Basel/Hagen. Die Staatsanwaltschaft wollte das Gymnasium in Hagen einziehen. Das Geld für den Kaufpreis sollte aus Straftaten stammen. Jetzt kommt es anders.
Das ehemalige Internat Garenfeld sowie das dazu gehörende 18.500 Quadratmeter große Grundstück werden im Eigentum des jungen Erwerbers (23) verbleiben. Die Große Wirtschaftsstrafkammer des Landgerichts hat am Mittwochvormittag den ursprünglich gestellten Einziehungs-Antrag der Staatsanwaltschaft zurückgewiesen. Der Strafverfolgungsbehörde war es trotz zahlreicher Verdachts- und Anknüpfungspunkte nicht gelungen, den Nachweis zu führen, dass der entrichtete Kaufpreis in Höhe von 915.000 Euro aus rechtswidrigen Taten stammt.
Für das Landgericht sei es eine Premiere gewesen, betonte Vorsitzender Richter Andreas Behrens, „das erste selbstständige Einziehungsverfahren“. Seit 2017 gebe es die juristische Möglichkeit, Erträge aus kriminellen Taten auch außerhalb eines Strafverfahrens abzuschöpfen. In dieser ungewöhnlichen Konstellation verhandele das Gericht eben nicht mit einem Angeklagten, sondern einem sogenannten Einziehungsbeteiligten. Richter Behrens: „Es geht um ein Vermögen, das eingezogen werden kann oder eben nicht."
Von Geldwäsche ausgegangen
Die Staatsanwaltschaft war im Garenfelder Fall von Geldwäsche ausgegangen. Der Internatskäufer, zum Zeitpunkt des Immobilien-Erwerbs im Februar 2021 gerade mal 20 Jahre jung, sei nur formal vorgeschoben worden. Hinter dem Deal steckte offensichtlich sein Vater (52), der bei allen Kaufverhandlungen unter falschem Namen auftrat und inzwischen, nach einem Schlaganfall mit halbseitiger Lähmung, in Polen lebt.
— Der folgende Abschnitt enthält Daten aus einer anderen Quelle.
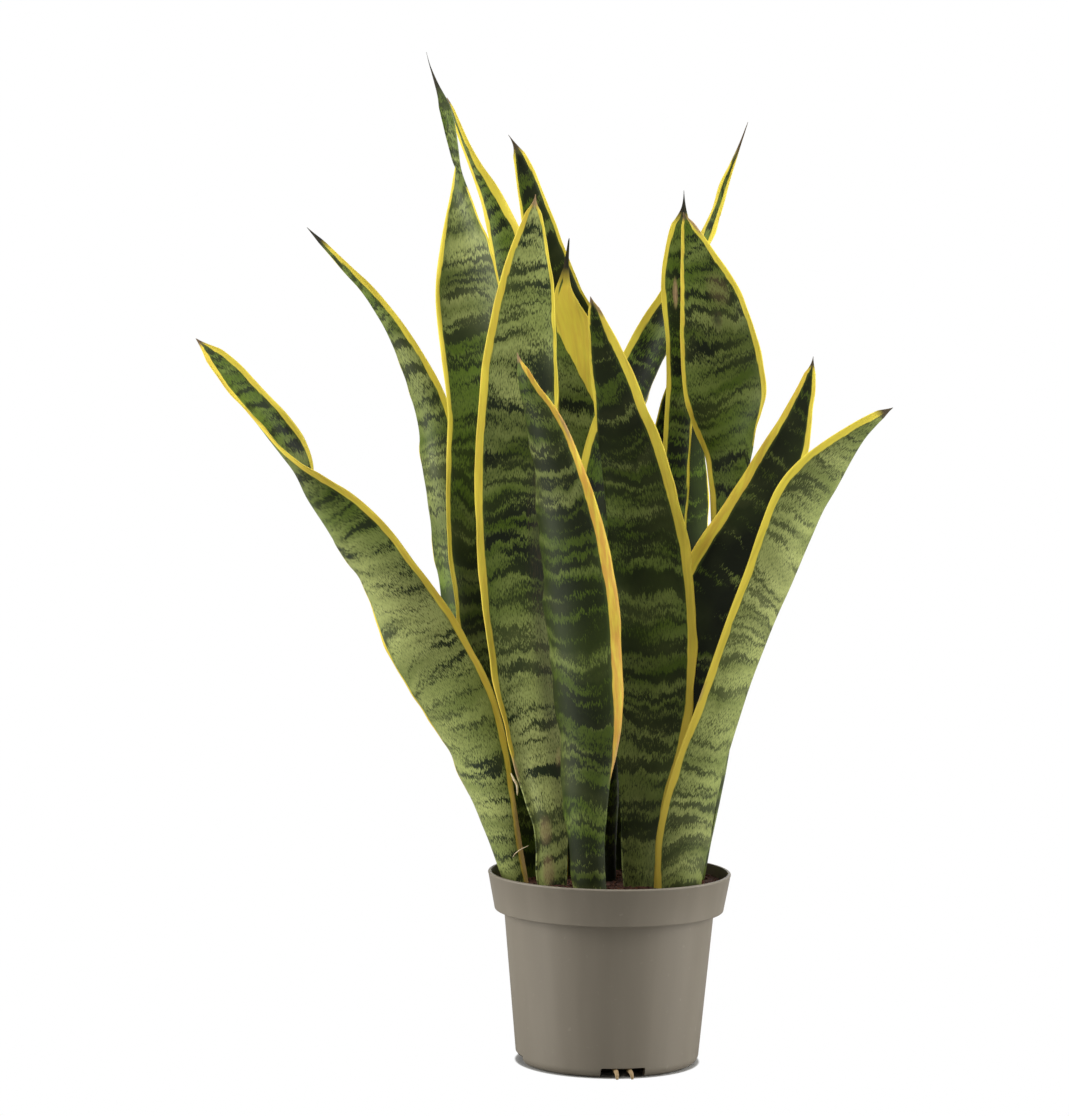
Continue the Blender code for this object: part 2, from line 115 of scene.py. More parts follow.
def leaf_skin():
    """Live leaf skin, grown under a thin wax: a satin that catches a pale grey light at grazing
    angles. Dark toothed bands cross a sage ground every 9 mm or so, drawn in lengthwise dashes
    under 1 mm wide, and a smooth yellow margin runs down each side."""
    skin, tree, shader = new_material("waxy_leaf_skin", Roughness=0.5, IOR=1.34,
                                      Specular_IOR_Level=0.35)
    place = add(tree, "ShaderNodeAttribute", {}, attribute_name="blade_place")["Vector"]
    state = add(tree, "ShaderNodeAttribute", {}, attribute_name="blade_state")["Vector"]
    # The dried attribute holds how dried each place is, one mark of near-black painted shade
    # included, then the tone of each and the margin's rust.
    dried = add(tree, "ShaderNodeAttribute", {}, attribute_name="blade_dried_and_shade")["Vector"]
    tone = add(tree, "ShaderNodeAttribute", {}, attribute_name="blade_tone")["Vector"]
    across, along, seed = add(tree, "ShaderNodeSeparateXYZ", [place])
    inside, paleness, cover = add(tree, "ShaderNodeSeparateXYZ", [state])
    dryness_and_shade, tan, rust = add(tree, "ShaderNodeSeparateXYZ", [dried])
    vivid, soft, matte = add(tree, "ShaderNodeSeparateXYZ", [tone])

    def grain(width_mm, length_mm, detail, lengthwise=along):
        """Noise whose grains are so many mm wide across the blade and so many mm long."""
        x = add(tree, MATH, [across, width_mm], operation="DIVIDE")[0]
        y = add(tree, MATH, [lengthwise, length_mm], operation="DIVIDE")[0]
        where = add(tree, "ShaderNodeCombineXYZ", [x, y, seed])[0]
        return add(tree, NOISE, {"Vector": where, "Scale": 1.0, "Detail": detail})["Fac"]

    dashes = grain(0.85, 6.0, 2.0)
    fine_dashes = grain(0.5, 2.6, 1.5)
    patches = grain(40.0, 55.0, 1.0)

    # The bands: noise 55 mm wide and 7 mm long, swayed by slow waves and toothed by the dashes.
    sway = add(tree, RANGE, [grain(36.0, 70.0, 0.0), 0.28, 0.72, -6.0, 6.0])[0]
    wobble = add(tree, RANGE, [grain(5.0, 22.0, 1.0), 0.28, 0.72, -2.2, 2.2])[0]
    teeth = add(tree, RANGE, [dashes, 0.28, 0.72, -2.3, 2.3])[0]
    swayed = add(tree, MATH, [along, sway], operation="ADD")[0]
    wavy = add(tree, MATH, [swayed, wobble], operation="ADD")[0]
    toothed = add(tree, MATH, [wavy, teeth], operation="ADD")[0]
    bands = grain(55.0, 7.0, 2.0, toothed)
    level = add(tree, RANGE, [cover, 0.0, 1.0, 0.66, 0.34])[0]
    frayed = add(tree, RANGE, [fine_dashes, 0.25, 0.75, -0.09, 0.09])[0]
    frayed = add(tree, MATH, [bands, frayed], operation="ADD")[0]
    over = add(tree, MATH, [frayed, level], operation="SUBTRACT")[0]
    core = add(tree, RANGE, [over, -0.045, 0.055, 0.0, 1.0], interpolation_type="SMOOTHSTEP")[0]
    strength = add(tree, RANGE, [patches, 0.30, 0.60, 0.75, 1.0])[0]
    core = add(tree, MATH, [core, strength], operation="MULTIPLY")[0]
    near = add(tree, RANGE, [over, -0.16, -0.01, 0.0, 0.7])[0]
    specks = add(tree, RANGE, [fine_dashes, 0.50, 0.62, 0.0, 1.0])[0]
    specks = add(tree, MATH, [near, specks], operation="MULTIPLY")[0]
    banding = add(tree, MATH, [core, specks], operation="MAXIMUM")[0]
    weight = add(tree, RANGE, [soft, 0.0, 1.0, 1.0, 0.35])[0]
    banding = add(tree, MATH, [banding, weight], operation="MULTIPLY")[0]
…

Bei der Kaufabwicklung war als Berater auch ein Rechtsanwalt (79) aus Herdecke dabei, der erst kürzlich zu zweieinhalb Jahren Gefängnis verurteilt worden ist.
Der mittlerweile 23-jährige Einziehungsbeteiligte wohnt in der Schweiz und betreibt in der Nähe von Basel einen Teppichhandel, mit Pelz- und Schmuck-Ankauf. Aber: „Selbst wenn im Umfeld des Einziehungsbeteiligten Straftaten begangen wurden“, so Staatsanwalt Axel Nölle aus der Abteilung für organisierte Kriminalität, „und es gibt viele Punkte, die das glauben lassen“, so könnte man das dem Einziehungsbeteiligten nicht persönlich anlasten.
Geld stammt aus Villa-Verkauf
Der bezahlte Kaufpreis für das Garenfelder Internat sei nachweisbar aus einem anderen, legalen Hausverkauf finanziert worden, befand die Große Wirtschaftsstrafkammer: 2011 hatte der Schwager (40) des jungen Immobilien-Erwerbers ein ehemaliges Zechengebäude mit 3500 Quadratmetern Grundstück in Dortmund-Menglinghausen (Baujahr 1960) zum Schnäppchenpreis für 85.000 Euro erworben und mit Hilfe von Mitgliedern der Großfamilie zu einer Luxus-Villa mit 600 Quadratmetern Wohnfläche ausgebaut. Beim Weiterverkauf im September 2020 waren für das Objekt 1,2 Millionen Euro erzielt worden.
Der Verkaufserlös wurde, ohne dafür Steuern abzuführen, zunächst unter einem Bett aufbewahrt, die Scheine befanden sich bündelweise in einer Sporttasche. Von diesem Geld hätte er seinem Schwager dann 970.000 Euro leihweise zur Verfügung gestellt, damit dieser davon das ehemalige Privatgymnasium kaufen konnte.
20 Wohneinheiten könnte Stadt genehmigen
Was aus dem ehemaligen Internat Garenfeld jetzt wird, ist offen: Ursprünglich sollten die alten Klassenzimmer zu 40 Luxuswohnungen umgebaut werden, in die nahe Verwandte aus der Großfamilie einziehen sollten. So war es zumindest geplant. Doch allenfalls 15 bis 20 Wohneinheiten könnte die Stadt dort genehmigen. Was die Planungen zudem schwierig macht: In das Gebäude soll inzwischen Regen eingedrungen sein. Vor Gericht war von einem größeren Wasserschaden die Rede.